Maybe it was all those 7 a.m. practices in the rain and that toughened up the Congressional Women’s Softball Team. Maybe it was their dismal 1-3 record against the Bad News Babes, their younger media rivals, that spurred Republican and Democratic pols to a 10-5 rout Wednesday night.
Or maybe it was watching former representative Gabrielle Giffords (D-Ariz.), still struggling to recover after being seriously wounded during a mass shooting in Tuscon more than three years ago, throw out the ceremonial first pitch before a crowd of 1,000.
Sporting a hot-pink and navy blue “MEMBERS” baseball jersey, Giffords walked slowly onto the field with the help of her best friends, Sen. Kirsten Gillibrand (D-N.Y.) and Rep. Debbie Wasserman Schultz (D-Fla.). The pitcher’s mound had been moved closer to home plate, Politico reported.
And Giffords, who’d been coached in pitching for the game, Wasserman Schultz told me, lobbed the ball in a sort-of-overhand-arc that landed on the plate.
Six years ago, Republican and Democratic House and Senate members, including Giffords, played their first game against female campaign staffers to benefit the Young Survival Coalition cancer charity. Game co-founder Wasserman Schultz was 41 in 2007 when she discovered a lump in her breast during a self-exam, and underwent seven surgeries. She has since pushed legislation to fund early detection and treatment for younger women, whose cancers tend to be more aggressive.
For their second game, the lawmakers asked women journalists to field a team, and the Bad News Babes have been stepping up to the plate ever since. This year’s event brought in $175,000, and pushed the six-year donation total to more than $500,000, said Kate Yglesias Houghton, who heads the congressional team’s board of directors.
But the annual exercise in bipartisan softball does more than fund a good cause.
It spawns camaraderie among women whose paths might not otherwise cross.
Wasserman Schultz, who heads the Democratic National Committee, and Sen. Kelly Ayotte (R-N.H.), a rising GOP star, bonded as team co-captains. When Wasserman Schultz needed a Republican co-sponsor for a bill denying all custody rights to rapists whose victims bear their children, she chose her baseball buddy. “I wouldn’t even have known her,” Wasserman Schultz said about New Hampshire’s first female attorney general and longtime criminal prosecutor.
The softball sisterhood is particularly helpful to freshmen like Rep. Katherine Clark (D-Mass.), who arrived just six months ago after winning a special election to succeed Rep. Ed Markey, a Democrat now in the Senate.
“I am the most junior member of the minority party,” said Clark, who has used morning practice sessions to jump-start conversations with senior colleagues from both parties. “Women have shown they can work together and these are important relationships to foster. I am really glad we don’t do what the men do, Republicans versus Democrats. We play as a team.”
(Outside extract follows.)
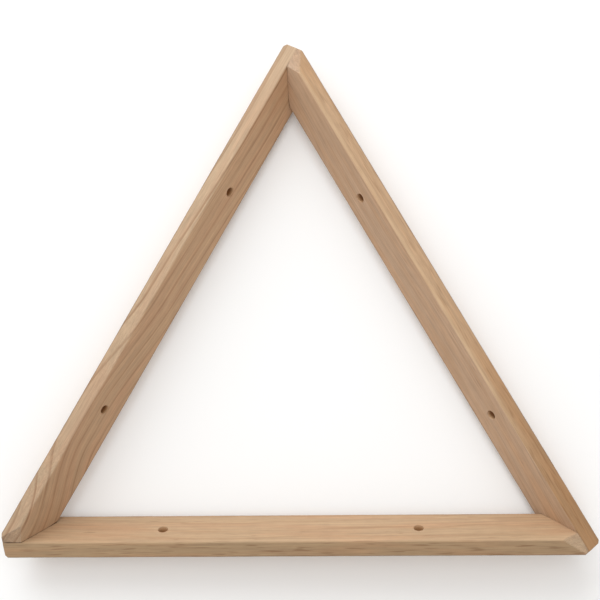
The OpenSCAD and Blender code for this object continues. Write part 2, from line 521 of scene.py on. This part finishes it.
def own_coordinates(g, axes):
    """Place in millimetres in a rail's own axes, and the surface's normal."""
    coordinates = g.node("ShaderNodeTexCoord")
    own = g.node("ShaderNodeMapping", vector_type="TEXTURE")
    g.put(own.inputs["Vector"], coordinates.outputs["Object"])
    own.inputs["Location"].default_value = axes.translation
    own.inputs["Rotation"].default_value = axes.to_euler()
    own.inputs["Scale"].default_value = (MM, MM, MM)
    return own.outputs[0], coordinates.outputs["Normal"]


def flecks(g, look, y, mm, straight):
    """Resin flecks: short dark dashes, and lens-shaped ones on the narrow face."""
    seed = look["seed"]
    dash = g.noise(g.scaled(straight, (0.07, 0.85, 0.85)), seed + 51, detail=1.0)
    dash = g.ramp(dash, 0.62, 0.74)
    place = g.ramp(g.noise(g.scaled(mm, (0.016, 0.09, 0.09)), seed + 61), 0.40, 0.60)
    dash = g.math("MULTIPLY", g.math("MULTIPLY", dash, place), look["dashes"])
    lens = g.noise(g.scaled(mm, (0.06, 0.75, 0.75)), seed + 55, detail=0.5)
    on_narrow = g.ramp(y, *NARROW_FADE, look["lenses"], 0.0)
    lens = g.math("MULTIPLY", g.ramp(lens, 0.58, 0.70), on_narrow)
    return g.math("MAXIMUM", dash, lens)


def ridge_rub_sheen_and_edge_shade(g, look, wood, x, y, z, mm):
    """Pale band by the ridge, partly rubbed wood and partly a painted highlight, and painted shade along
    the other long edges.
    """
    from_wide = g.math("MULTIPLY", z, -1.0)
    from_back = g.math("ADD", z, RAIL_THICKNESS)
    from_inner = g.math("SUBTRACT", RAIL_WIDTH, y)
    patches = g.noise(g.scaled(mm, (0.05, 0.3, 0.3)), look["seed"] + 81, detail=3.0)
    patches = g.ramp(patches, 0.3, 0.65, 0.5, 1.0)
    narrow_side = g.math("MULTIPLY", g.ramp(from_wide, 1.0, 4.0, 1.0, 0.0), g.ramp(y, 0.5, 1.2, 1.0, 0.0))
    narrow_side = g.math("MULTIPLY", narrow_side, g.ramp(x, -150, -60))
    wide_side = g.math("MULTIPLY", g.ramp(y, 1.6, 3.4, 1.0, 0.0), g.ramp(from_wide, 0.5, 1.2, 1.0, 0.0))
    pale = g.math("ADD", g.math("MULTIPLY", narrow_side, look["pale_narrow"]),
                  g.math("MULTIPLY", wide_side, look["pale_wide"]))
    # Pale band by the ridge: partly rubbed wood, partly a painted highlight
    wood = g.mix(g.math("MULTIPLY", pale, patches), wood, RIDGE_RUB_AND_SHEEN_TONE)
    outer = g.math("MAXIMUM", y, from_back)
    inner = g.math("MAXIMUM", from_inner, from_wide)
    back_inner = g.math("MAXIMUM", from_inner, from_back)
    nearest = g.math("MINIMUM", g.math("MINIMUM", outer, inner), back_inner)
    # Painted shade along the outer, inner and back long edges
    darkening = g.ramp(nearest, 0.6, 1.7, 0.75, 0.0)
    return g.mix(g.math("MULTIPLY", darkening, patches), wood, EDGE_SHADE_TONE)


def joint_glue_and_gap_shade(g, rail, look, wood, mottle, y, z, mm):
    """Dark line where the end meets the next rail, partly glue and partly painted shade in the gap,
    widest by the ridge and the inner edge.
    """
    direction, distance = butt_plane(rail)
    from_butt = g.math("SUBTRACT", g.dot(mm, direction), distance)
    # The line is widest by the ridge and by the inner edge, where the painted shade fills the gap
    reach = g.ramp(y, 2.0, 16.0, 1.0, 0.45)
    reach = g.math("ADD", reach, g.ramp(y, 25.0, 30.5, 0.0, 1.3))
    reach = g.math("MULTIPLY", reach, g.ramp(mottle, 0.35, 0.65, 0.8, 1.3))
    gap_shade_and_glue = g.ramp(g.math("DIVIDE", from_butt, reach), 0.35, 1.0, 1.0, 0.0)
    gap_shade_and_glue = g.math("MULTIPLY", gap_shade_and_glue, g.ramp(z, look["glue_shade_depth"] - 2.0, look["glue_shade_depth"]))
    return g.mix(g.math("MULTIPLY", gap_shade_and_glue, look["glue_shade_strength"]), wood, JOINT_GLUE_AND_SHADE_TONE)


def hole_painted_light_and_shade(g, look, wood, x, y, z):
    """Painted light and shade inside the blind holes: a light warm colour at the mouth, and painted shade
    in orange-brown further down.
    """
    along = g.math("SUBTRACT", g.math("ABSOLUTE", x), HALF_HOLE_GAP)
    across = g.math("SUBTRACT", y, HOLE_FROM_RIDGE)
    squared = g.math("MULTIPLY_ADD", along, along, g.math("MULTIPLY", across, across))
    inside = g.ramp(g.math("SQRT", squared), HOLE_RADIUS + 0.05, HOLE_RADIUS + 0.3, 1.0, 0.0)
    inside = g.math("MULTIPLY", inside, g.ramp(z, -0.5, -0.1, 0.85, 0.0))
    inside = g.math("MULTIPLY", inside, g.ramp(z, -HOLE_DEPTH - 0.6, -HOLE_DEPTH - 0.1))
    # Painted light near the mouth, painted shade further down
    return g.mix(inside, wood, g.mix(g.ramp(z, -3.6, -0.5), look["hole"], HOLE_MOUTH_PAINTED_LIGHT))


def relief(g, ring, fibre, dash, pores):
    """Bump from raised late wood, fibres, fleck grooves and pores."""
    height = g.math("MULTIPLY_ADD", ring, 0.4, g.math("MULTIPLY", fibre, 0.9))
    height = g.math("MULTIPLY_ADD", dash, -0.8, height)
    height = g.math("MULTIPLY_ADD", pores, 0.35, height)
    bump = g.node("ShaderNodeBump")
    bump.inputs["Strength"].default_value = 0.4
    bump.inputs["Distance"].default_value = 0.08 * MM
    g.put(bump.inputs["Height"], height)
    return bump.outputs[0]


def pine(rail, look):
    """Bare planed pine with one trunk of growth rings, fibres, flecks and worn edges, with painted
    highlight and shade at the ridge, edges, joints and holes.
    """
    g = Graph(rail + "_pine")
    seed = look["seed"]
    axes = rail_axes(rail)
    mm, normal = own_coordinates(g, axes)
    parts = g.node("ShaderNodeSeparateXYZ")
    g.put(parts.inputs[0], mm)
    x, y, z = parts.outputs
    facing = g.dot(normal, axes.col[0].to_3d())
    end_grain = g.ramp(g.math("ABSOLUTE", facing), 0.15, 0.42)
    radius, straight = ring_radius(g, look, x, y, z, mm)

    # Broad rings, and thin ones between them
    strength = g.noise(g.scaled(mm, (0.014, 0.05, 0.05)), seed + 11, detail=2.0)
    strength = g.ramp(strength, 0.30, 0.62, 0.45, 1.0)
    ring = g.math("MULTIPLY", growth_line(g, radius, look["ring"], look["phase"], seed), strength)
    thin_place = g.noise(g.scaled(straight, (0.016, 0.09, 0.09)), seed + 15, detail=2.0)
    thin_place = g.ramp(thin_place, 0.42, 0.62)
    thin = growth_line(g, radius, look["ring"] / THIN_RINGS, 0.3, seed + 40)
    thin = g.math("MULTIPLY", thin, thin_place)

    # Fibres: fine streaks along the grain, which turn to pores on a cut end
    fibre = g.noise(g.scaled(straight, (0.05, 2.2, 2.2)), seed + 21, detail=4.0, rough=0.65)
    streak = g.noise(g.scaled(straight, (0.013, 0.60, 0.60)), seed + 31, detail=4.0, rough=0.6)
    pores = g.noise(g.scaled(mm, (1.6, 2.6, 2.6)), seed + 41, detail=2.0)
    mottle = g.noise(g.scaled(mm, (0.10, 0.22, 0.22)), seed + 45, detail=5.0, rough=0.65)
    dash = flecks(g, look, y, mm, straight)

    # Wood between the rings, with pinkish drifts
    blush = g.noise(g.scaled(straight, (0.012, 0.13, 0.13)), seed + 71, detail=3.0)
    blush = g.math("MULTIPLY", g.ramp(blush, 0.42, 0.66), look["blush_amount"])
    wood = g.mix(blush, look["wood"], look["blush"])
    wood = g.mix(g.math("MULTIPLY", ring, look["line"]), wood, look["late"])
    wood = g.mix(g.math("MULTIPLY", thin, look["line"] * look["thin_line"]), wood, look["late"])
    tone = g.math("MULTIPLY", g.ramp(streak, 0.28, 0.72, 0.86, 1.13, smooth=False),
                  g.ramp(fibre, 0.25, 0.75, 0.83, 1.16, smooth=False))
    tone = g.math("MULTIPLY", tone, g.ramp(mottle, 0.3, 0.7, 0.95, 1.05, smooth=False))
    tone = g.math("MULTIPLY", tone, g.ramp(x, -190, 190, *look["run"], smooth=False))
    wood = g.shade(wood, tone)
    wood = g.mix(g.math("MULTIPLY", dash, 0.60), wood, DASH_TONE)

    # The narrow face gets its own colour factor per rail, which changes along the rail
    narrow = g.ramp(y, *NARROW_FADE, 1.0, 0.0)
    narrow_tone = g.mix(g.ramp(x, -190, 10), *look["narrow"])
    wood = g.mix(narrow, wood, g.mix(1.0, wood, narrow_tone, "MULTIPLY"))

    # Cut ends are mottled by open pores
    mottled = g.mix(g.ramp(pores, 0.35, 0.65), (1.02, 1.07, 1.14), (0.82, 0.85, 0.90))
    wood = g.mix(end_grain, wood, g.mix(1.0, wood, mottled, "MULTIPLY"))

    # Pale ridge partly rubbed and partly a painted highlight; painted shade on the long edges, in the
    # joint line with the glue, and in the holes with painted light at their mouths
    wood = ridge_rub_sheen_and_edge_shade(g, look, wood, x, y, z, mm)
    wood = joint_glue_and_gap_shade(g, rail, look, wood, mottle, y, z, mm)
    wood = hole_painted_light_and_shade(g, look, wood, x, y, z)

    surface = g.node("ShaderNodeBsdfPrincipled")
    g.put(surface.inputs["Base Color"], wood)
    g.put(surface.inputs["Roughness"], g.ramp(fibre, 0.3, 0.7, 0.58, 0.72, smooth=False))
    surface.inputs["Specular IOR Level"].default_value = 0.30
    g.put(surface.inputs["Normal"], relief(g, ring, fibre, dash, pores))
    output = g.node("ShaderNodeOutputMaterial")
    g.put(output.inputs[0], surface.outputs[0])
    return g.material


def pin_steel():
    """Drawn steel wire, a little dull, with darker patches and fine streaks in its roughness."""
    g = Graph("pin_steel_look")
    coordinates = g.node("ShaderNodeTexCoord")
    mm = g.scaled(coordinates.outputs["Object"], (1000, 1000, 1000))
    darkening = g.noise(mm, 2.0, scale=1.2, detail=3.0)
    scratch = g.noise(g.scaled(mm, (9, 9, 2)), 5.0, detail=3.0)
    surface = g.node("ShaderNodeBsdfPrincipled")
    g.put(surface.inputs["Base Color"],
          g.mix(g.ramp(darkening, 0.35, 0.7), (0.42, 0.42, 0.43), (0.24, 0.22, 0.20)))
    surface.inputs["Metallic"].default_value = 1.0
    g.put(surface.inputs["Roughness"], g.ramp(scratch, 0.3, 0.7, 0.30, 0.50))
    output = g.node("ShaderNodeOutputMaterial")
    g.put(output.inputs[0], surface.outputs[0])
    return g.material


# ---------------------------------------------------------------- stage

def floor():
    """Plain pale floor under the rack."""
    g = Graph("floor_look")
    coordinates = g.node("ShaderNodeTexCoord")
    mottle = g.noise(coordinates.outputs["Object"], 1.0, scale=3.0, detail=3.0)
    surface = g.node("ShaderNodeBsdfPrincipled")
    g.put(surface.inputs["Base Color"], g.mix(mottle, (0.90, 0.90, 0.90), (0.92, 0.92, 0.92)))
    surface.inputs["Roughness"].default_value = 0.9
    surface.inputs["Specular IOR Level"].default_value = 0.1
    output = g.node("ShaderNodeOutputMaterial")
    g.put(output.inputs[0], surface.outputs[0])
    bm = bmesh.new()
    bmesh.ops.create_circle(bm, cap_ends=True, radius=6.0, segments=96)
    mesh = bpy.data.meshes.new("floor")
    bm.to_mesh(mesh)
    bm.free()
    mesh.materials.append(g.material)
    piece = bpy.data.objects.new("floor", mesh)
    bpy.context.scene.collection.objects.link(piece)


def softbox(name, place, aim, size, power, colour):
    """Square area light at place, facing aim."""
    lamp = bpy.data.lights.new(name, "AREA")
    lamp.shape = "SQUARE"
    lamp.size = size
    lamp.energy = power
    lamp.color = colour
    made = bpy.data.objects.new(name, lamp)
    made.location = place
    made.rotation_euler = (Vector(aim) - Vector(place)).to_track_quat("-Z", "Y").to_euler()
    bpy.context.scene.collection.objects.link(made)


def world():
    """Even pale surroundings."""
    made = bpy.data.worlds.new("studio")
    made.use_nodes = True
    background = made.node_tree.nodes["Background"]
    background.inputs["Color"].default_value = (1.0, 0.985, 0.965, 1.0)
    background.inputs["Strength"].default_value = 0.72
    bpy.context.scene.world = made


def camera():
    """Camera at the photograph's angle."""
    data = bpy.data.cameras.new("camera")
    data.lens = CAMERA_LENS
    data.clip_start = 0.01
    made = bpy.data.objects.new("camera", data)
    made.location = CAMERA_PLACE
    made.rotation_euler = CAMERA_TURN
    bpy.context.scene.collection.objects.link(made)
    bpy.context.scene.camera = made


# ---------------------------------------------------------------- build

camera()
world()
floor()
softbox("key", (-0.55, 1.75, 1.15), (0, 0, 0), 2.0, 34.0, (0.93, 0.97, 1.0))
softbox("top", (0.1, 0.2, 2.2), (0, 0, 0), 1.6, 10.0, (1.0, 0.99, 0.98))
bpy.context.scene.view_settings.view_transform = "Standard"

for rail in RAILS:
    wood_piece = rail_piece(rail, pine(rail, PINE_LOOKS[rail]))
    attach(wood_piece, "root")
    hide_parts(rail)

steel = pin_steel()
for pin in PINS:
    pin_mesh = frame["nodes"][pin].data
    pin_mesh.materials.clear()
    pin_mesh.materials.append(steel)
When she wanted support for her bill promoting infant and toddler care, “I gave it to my baseball teammates.”
On the other hand, the 2014 mid-term elections are less than five months off. As Republicans battle to retake the Senate, and Democrats dream of long-shot control of the House, partisan trash talk remains a fact of life.
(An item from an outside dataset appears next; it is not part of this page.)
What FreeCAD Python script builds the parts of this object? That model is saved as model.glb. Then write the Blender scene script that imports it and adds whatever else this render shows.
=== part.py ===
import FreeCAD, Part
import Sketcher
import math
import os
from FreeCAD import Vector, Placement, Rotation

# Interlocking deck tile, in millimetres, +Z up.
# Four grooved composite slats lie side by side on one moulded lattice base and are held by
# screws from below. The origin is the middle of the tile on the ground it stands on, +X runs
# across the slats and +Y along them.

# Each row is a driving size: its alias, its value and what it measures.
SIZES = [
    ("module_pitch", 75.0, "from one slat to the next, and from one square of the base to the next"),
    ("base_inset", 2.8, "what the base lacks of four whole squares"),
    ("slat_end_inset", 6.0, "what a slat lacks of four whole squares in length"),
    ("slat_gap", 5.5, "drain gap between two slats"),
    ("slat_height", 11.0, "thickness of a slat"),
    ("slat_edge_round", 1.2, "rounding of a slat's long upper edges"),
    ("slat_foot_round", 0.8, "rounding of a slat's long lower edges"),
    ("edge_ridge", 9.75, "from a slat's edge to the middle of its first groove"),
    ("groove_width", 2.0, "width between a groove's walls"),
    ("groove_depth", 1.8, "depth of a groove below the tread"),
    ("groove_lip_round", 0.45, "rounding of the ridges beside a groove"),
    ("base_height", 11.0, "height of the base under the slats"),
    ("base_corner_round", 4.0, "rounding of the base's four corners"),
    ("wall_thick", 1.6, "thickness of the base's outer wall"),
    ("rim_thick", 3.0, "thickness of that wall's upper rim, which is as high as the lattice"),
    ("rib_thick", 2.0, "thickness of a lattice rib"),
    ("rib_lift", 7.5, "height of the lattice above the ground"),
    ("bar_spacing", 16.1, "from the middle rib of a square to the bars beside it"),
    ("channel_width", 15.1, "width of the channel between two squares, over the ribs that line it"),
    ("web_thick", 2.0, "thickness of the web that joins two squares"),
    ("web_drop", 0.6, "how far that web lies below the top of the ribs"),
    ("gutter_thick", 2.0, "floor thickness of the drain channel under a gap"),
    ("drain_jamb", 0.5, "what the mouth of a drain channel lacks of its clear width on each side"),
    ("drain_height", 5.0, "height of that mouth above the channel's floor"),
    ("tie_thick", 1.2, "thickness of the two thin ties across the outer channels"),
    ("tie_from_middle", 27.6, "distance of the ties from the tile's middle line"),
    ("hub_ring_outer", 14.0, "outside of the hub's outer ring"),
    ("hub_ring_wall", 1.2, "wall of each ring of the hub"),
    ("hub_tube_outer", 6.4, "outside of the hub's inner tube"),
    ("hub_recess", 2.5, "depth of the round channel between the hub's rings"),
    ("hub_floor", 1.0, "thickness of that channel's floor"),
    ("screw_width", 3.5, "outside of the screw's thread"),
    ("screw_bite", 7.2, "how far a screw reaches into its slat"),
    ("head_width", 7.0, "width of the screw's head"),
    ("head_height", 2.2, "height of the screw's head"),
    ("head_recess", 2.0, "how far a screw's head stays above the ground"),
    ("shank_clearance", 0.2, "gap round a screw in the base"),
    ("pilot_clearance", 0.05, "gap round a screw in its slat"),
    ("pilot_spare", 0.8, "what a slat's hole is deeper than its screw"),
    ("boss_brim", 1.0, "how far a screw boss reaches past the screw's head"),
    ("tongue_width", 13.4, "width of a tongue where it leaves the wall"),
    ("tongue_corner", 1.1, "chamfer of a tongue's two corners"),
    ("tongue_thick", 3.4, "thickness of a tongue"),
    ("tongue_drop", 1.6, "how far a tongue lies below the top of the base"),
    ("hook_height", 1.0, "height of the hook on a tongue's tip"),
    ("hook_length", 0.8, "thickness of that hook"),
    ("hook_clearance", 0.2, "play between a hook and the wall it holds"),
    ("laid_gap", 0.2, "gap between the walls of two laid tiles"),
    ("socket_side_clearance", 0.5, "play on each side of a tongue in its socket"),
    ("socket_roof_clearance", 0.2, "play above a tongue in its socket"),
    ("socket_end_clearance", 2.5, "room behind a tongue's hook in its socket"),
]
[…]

Indeed, Rep. Ileana Ros-Lehtinen (R-Fla.) told me before last year’s game that she had trouble recruiting GOP players after the 2012 cycle because DNC chair Wasserman Schultz relentlessly accused Republicans of waging a “war on women.” There are also issues that teammates will never agree on, from abortion to U.S. intervention in Syria and Iraq.
At the end of Wednesday night’s seven-inning game, Members, Babes, congressional staffers and assorted friends and family decamped for an after-party. Yes, an after-party, featuring beer-and-bar-food on the roof of the H Street Country Club, a funky saloon in the explosively trendy Atlas District in Northeast Washington.
Freshman Rep. Michelle Lujan-Grisham (D-N.M.), now in her second year on the team, said victory was a matter of momentum and morale. “You know we really wanted to win. It was the right kind of competitive, a little productive competitive.”
There was no argument from News Babe Lynn Sweet, Washington bureau chief for the Chicago Sun Times. “Everyone played great. It’s just that they played better.”